A Guide to Refinancing Your Loan
Refinancing can be a powerful financial lever, but it must be executed at the right time. By replacing your current mortgage or auto loan with a new one—ideally with a lower interest rate or a more favorable term—you could drastically lower your monthly overhead, pay off your debt years faster, and save tens of thousands of dollars in lifetime interest.
However, refinancing is never free. It comes with closing costs. This calculator provides a crystal-clear, numbers-based analysis to help you verify if those upfront costs are worth the long-term rewards.
Understanding the Results: Key Metrics Explained
Our calculator cuts through the noise and focuses on the three most critical financial figures in a refinance decision:
- Monthly Savings: This is the immediate, tangible benefit. It is the exact amount your required monthly payment will decrease. This extra cash flow can be redirected toward investments, an emergency fund, or fighting inflation.
- Lifetime Savings: This is the big-picture number. It calculates the total amount of interest you will save over the entire timeline of the new loan compared to simply staying on your old one. Crucially, our tool automatically subtracts your closing costs from this number to give you your true net profit.
- The Break-Even Point: Because refinancing incurs closing costs, you start out "in the red." The break-even point tells you exactly how many months it will take for your monthly savings to pay back those upfront costs.
The Break-Even Concept Visualized
Imagine your refinance has $3,000 in closing costs, but it lowers your payment by $150 per month.
Your formula is: $3,000 / $150 = 20 months. If you plan to sell your home or move before month 20, you will lose money on the refinance. If you plan to stay in the home for 5 years, refinancing is a highly profitable move.
Refinancing Strategies: Lower Payment vs. Shorter Term
Lowering your interest rate is always good, but you have two distinct ways to apply that new rate:
[Image comparing two loan paths: Path A stretches out to 30 years resulting in low monthly payments but high total interest. Path B is shorter (15 years) showing higher monthly payments but massive lifetime interest savings.]- Extend the Term (The Cash Flow Play): If you have 20 years left on your loan, refinancing into a new 30-year term will drastically lower your monthly payment. This frees up cash today, but you will likely pay more total interest over the course of your life because you stretched the debt out for another decade.

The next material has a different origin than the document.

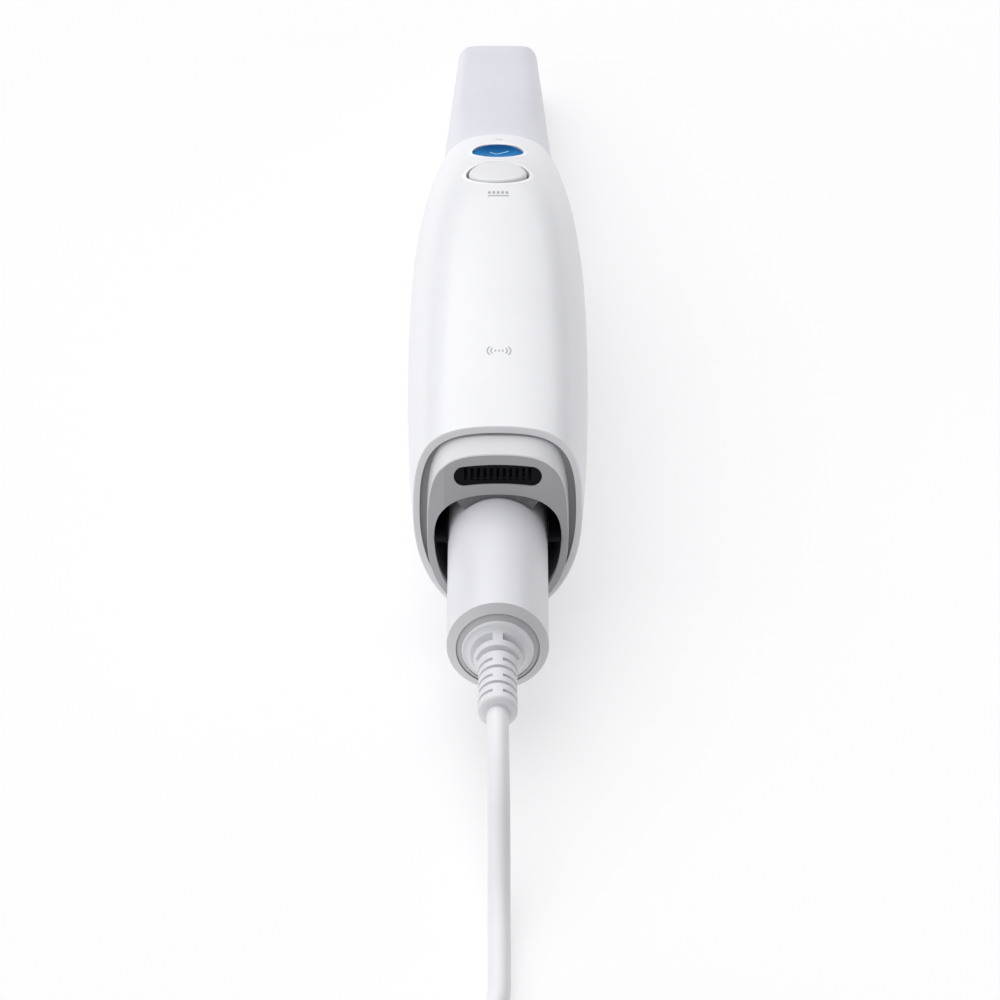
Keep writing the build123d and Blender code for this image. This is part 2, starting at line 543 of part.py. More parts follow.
# The end cap: a sloping rim, a step, and a cone that runs up to the strain relief's flange.
cap_points = [
    (3.0, 2.9),
    (3.0, -2.45),
    (7.9, -2.45),
    (GROOVE_RADIUS, GROOVE_DEPTH - 1.4),
    (GROOVE_RADIUS, -1.4),
    (CONNECTOR_RADIUS, 0),
    (CONNECTOR_BORE - 0.2, 0),
    (CONNECTOR_BORE - 0.2, 2.9),
]
end_cap = cap_frame * revolve(Polygon(*cap_points, align=None), Axis.Y)
end_cap -= tube_y(FLANGE_RADIUS + 0.02, SEAT_Y - 10, SEAT_Y, z=AXIS_Z)
end_cap -= tube_y(4.0, SEAT_Y - 1, SEAT_Y + 6, z=AXIS_Z)
keep("connector_end_cap", end_cap)
insert = tube_y(10.25, CONNECTOR_FRONT_Y - 3.0, CONNECTOR_FRONT_Y + 1.0, z=AXIS_Z)
insert += tube_y(6.4, CONNECTOR_FRONT_Y + 1.0, CONNECTOR_FRONT_Y + 3.6, z=AXIS_Z)
contacts = [tube_y(0.7, CONNECTOR_FRONT_Y + 3.0, CONNECTOR_FRONT_Y + 3.9, x, AXIS_Z + z)
            for x, z in pin_positions(4, 2.2)]
keep("connector_insert", insert - Compound(children=contacts))
keep("connector_contacts", Compound(children=contacts))
keep("connector_board", block(-8, 8, -112, CONNECTOR_FRONT_Y - 3.0, AXIS_Z - 0.5, AXIS_Z + 0.5))

# Strain relief: a flange, then a sleeve that flares at its root, slit into rings joined by bridges.
FLARE = [(7.4, 0), (6.5, 0.7), (5.85, 2.0), (5.0, 4.9), (4.5, 8.2), (4.4, 11.0)]    # radius, distance
RELIEF_TIP = 4.5
SLITS = [                   # distance of the middle, width, radius of the floor
    (1.85, 1.8, 4.2),
    (5.1, 1.6, 3.6),
    (8.5, 1.0, 3.3),
    (11.3, 1.1, 3.3),
    (14.5, 1.0, 3.3),
    (17.3, 1.1, 3.3),
    (20.4, 1.0, 3.4),
]
BRIDGE = 2.3
flare = Spline(*[(r, FLANGE_Y - d) for r, d in FLARE])
outline = [
    (RELIEF_TIP, RELIEF_END_Y), (0, RELIEF_END_Y), (0, SEAT_Y + 6), (3.95, SEAT_Y + 6), (3.95, SEAT_Y),
    (FLANGE_RADIUS, SEAT_Y), (FLANGE_RADIUS, FLANGE_Y + 0.35), (FLANGE_RADIUS - 0.35, FLANGE_Y), flare @ 0,
]
relief = turned(make_face([flare, Line(flare @ 1, outline[0]), Polyline(*outline)]))
relief = fillet(relief.edges().filter_by(GeomType.CIRCLE).sort_by(Axis.Y)[0], 1.2)
for i, (distance, width, floor) in enumerate(SLITS):
    middle = FLANGE_Y - distance
    ring = tube_y(9, middle - width / 2, middle + width / 2, z=AXIS_Z)
    ring -= tube_y(floor, middle - 2, middle + 2, z=AXIS_Z)
    bridge = Box(BRIDGE, 3, 24) if i % 2 == 0 else Box(24, 3, BRIDGE)
    relief -= ring - Pos(0, middle, AXIS_Z) * bridge
keep("strain_relief", relief)

# ---- cable --------------------------------------------------------------------------------
FLOOR_Z = CABLE_RADIUS + 0.05
COIL_CENTRE_Y = -291.5
COIL_RADIUS, COIL_WIDTH, COIL_HEIGHT = 28.0, 15.4, 17.2
RUN_POINTS = [
    (0, RELIEF_END_Y, AXIS_Z),
    (0, -165.0, AXIS_Z),
    (0.1, -178.0, 15.9),
    (0.1, -192.0, 9.0),
    (0.1, -206.0, 3.8),
    (0.1, -220.5, FLOOR_Z),
    (0.1, -236.5, FLOOR_Z),
    (-5.5, -249.5, FLOOR_Z),
    (-16.0, -260.0, FLOOR_Z),
    (-25.4, -271.0, FLOOR_Z),
]
TAIL_TURN_RADIUS, TAIL_Z = 29.0, 20.5
TAIL_POINTS = [
    (TAIL_TURN_RADIUS * math.cos(math.radians(a)),
     COIL_CENTRE_Y + TAIL_TURN_RADIUS * math.sin(math.radians(a)), z)
    for a, z in ((54, 15.6), (82, 16.8), (110, 18.6), (138, 20.0), (166, TAIL_Z))
] + [(-TAIL_TURN_RADIUS, COIL_CENTRE_Y - 4.0, TAIL_Z)]


def cable(points):
    """Round cable along straight runs that are joined by tangent arcs."""
    runs = [Vector(*b) - Vector(*a) for a, b in zip(points, points[1:])]
    radii = []
    for before, after in zip(runs, runs[1:]):
        half_turn = math.radians(before.get_angle(after)) / 2
        radii.append(0.45 * min(before.length, after.length) / math.tan(half_turn))
    print("bend radii", [round(r, 1) for r in radii])
    path = FilletPolyline(*points, radius=radii)
    profile = Plane(origin=points[0], z_dir=runs[0]) * Circle(CABLE_RADIUS)
    tube = sweep(profile, path=path)
    print("volume", tube.volume, "section x length", math.pi * CABLE_RADIUS**2 * path.length)
    return tube


bundle = Pos(COIL_RADIUS, COIL_HEIGHT / 2 + 0.05) * RectangleRounded(COIL_WIDTH, COIL_HEIGHT, 3.0)
coil = Pos(0, COIL_CENTRE_Y, 0) * revolve(Plane.XZ * bundle, Axis.Z)
strap = RectangleRounded(COIL_WIDTH + 1.2, COIL_HEIGHT + 1.0, 3.4)
strap -= Pos(0, 0.1) * RectangleRounded(COIL_WIDTH - 1.2, COIL_HEIGHT - 1.2, 2.6)
strap = Pos(-COIL_RADIUS, COIL_HEIGHT / 2 + 0.55) * strap
tie = Pos(0, COIL_CENTRE_Y, 0) * Rot(0, 0, 90) * extrude(Plane.XZ * strap, amount=4, both=True)
keep("cable_coil", coil - tie)
keep("coil_tie", tie)
keep("cable_run", cable(RUN_POINTS))
tail = cable(TAIL_POINTS)
keep("cable_tail", tail)

# USB-C plug that lies on top of the coil.
plug_x, plug_y = -TAIL_TURN_RADIUS, COIL_CENTRE_Y - 4.0
PLUG_LENGTH, PLUG_WIDTH, PLUG_HEIGHT = 16.0, 10.6, 5.8
sleeve = Pos(plug_x, plug_y - 3.5, TAIL_Z) * Rot(-90, 0, 0) * Cone(3.2, 2.8, 7.0)
keep("plug_sleeve", sleeve - tail)
plug = block(plug_x - PLUG_WIDTH / 2, plug_x + PLUG_WIDTH / 2, plug_y - 7 - PLUG_LENGTH, plug_y - 7,
             TAIL_Z - PLUG_HEIGHT / 2, TAIL_Z + PLUG_HEIGHT / 2)
plug = fillet(plug.edges().filter_by(Axis.Y), 2.4)
keep("plug_housing", plug)
plug_tip = Plane(origin=(plug_x, plug_y - 7 - PLUG_LENGTH, TAIL_Z), x_dir=(1, 0, 0), z_dir=(0, -1, 0))
plug_shell = extrude(plug_tip * SlotOverall(8.3, 2.4), amount=6.5)
plug_shell -= extrude(plug_tip * SlotOverall(7.7, 1.8), amount=6.6)
keep("plug_shell", plug_shell)
keep("plug_tongue", extrude(plug_tip * Rectangle(6.6, 0.7), amount=5.6))

if __name__ == "__main__":
    os.makedirs("parts", exist_ok=True)
    for name, shape in parts.items():
        export_step(shape, f"parts/{name}.step")
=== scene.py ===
import json
import math

import bmesh
import bpy
from mathutils import Matrix, Vector
from mathutils.bvhtree import BVHTree


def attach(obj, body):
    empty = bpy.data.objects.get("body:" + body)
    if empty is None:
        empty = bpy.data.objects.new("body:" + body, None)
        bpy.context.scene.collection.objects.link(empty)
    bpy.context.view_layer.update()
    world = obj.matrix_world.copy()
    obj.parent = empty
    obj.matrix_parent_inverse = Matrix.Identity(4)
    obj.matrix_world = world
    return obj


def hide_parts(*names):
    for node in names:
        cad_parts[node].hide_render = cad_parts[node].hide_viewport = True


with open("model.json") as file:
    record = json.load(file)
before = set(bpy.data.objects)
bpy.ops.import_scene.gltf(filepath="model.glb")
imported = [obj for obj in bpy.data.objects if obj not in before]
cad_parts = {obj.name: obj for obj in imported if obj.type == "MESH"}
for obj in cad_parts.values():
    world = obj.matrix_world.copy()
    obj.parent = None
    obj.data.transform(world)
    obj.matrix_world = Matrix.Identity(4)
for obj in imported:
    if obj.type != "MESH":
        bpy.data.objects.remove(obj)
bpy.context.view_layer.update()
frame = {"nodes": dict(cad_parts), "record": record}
nodes = frame["nodes"]
scene = bpy.context.scene
MM = 0.001

# ---- camera -------------------------------------------------------------------------------
# A long lens behind the cable end, looking down along the hand piece.
LENS, SENSOR_WIDTH = 193.5, 36                  # millimetres
LENS_SHIFT = 0.0022                             # in sensor widths
SIGHT_RANGE = 50                                # metres
CAMERA_PLACE = (0, -1.1223, 0.7409)
LOOK_DOWN = 34.44                               # degrees below the horizon

camera_data = bpy.data.cameras.new("camera")
camera_data.lens = LENS
camera_data.sensor_width = SENSOR_WIDTH
camera_data.shift_x = LENS_SHIFT
camera_data.clip_end = SIGHT_RANGE
camera = bpy.data.objects.new("camera", camera_data)
camera.location = CAMERA_PLACE
camera.rotation_euler = (math.radians(90 - LOOK_DOWN), 0, 0)
scene.collection.objects.link(camera)
scene.camera = camera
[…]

- Shorten the Term (The Wealth Play): If you refinance from a 30-year to a 15-year mortgage at a lower rate, your monthly payment might stay the same (or go up slightly). However, your Lifetime Savings will skyrocket because you are aggressively killing the principal and eliminating 15 years of compounding interest.
Frequently Asked Questions
When is a good time to refinance?
The standard financial rule of thumb is to refinance when market interest rates are at least 0.75% to 1.00% lower than your current rate. It is also an excellent strategy if your credit score has significantly improved since you took out the original loan, allowing you to qualify for top-tier rates that were previously unavailable to you.
Does refinancing hurt my credit score?
Yes, but only slightly and temporarily. Refinancing requires the lender to perform a "hard inquiry" on your credit report, which typically drops your score by a few points. However, securing a lower payment and making consistent, on-time payments on the new loan usually helps your score recover quickly and improve over the long term.
What are typical closing costs?
Closing costs for a mortgage refinance generally range from 2% to 5% of the total loan amount. These fees cover services like the home appraisal, title search, loan origination, and attorney fees. Some lenders advertise "no-closing-cost" refinances, but beware: they almost always roll these costs into the loan balance or charge a higher interest rate to compensate.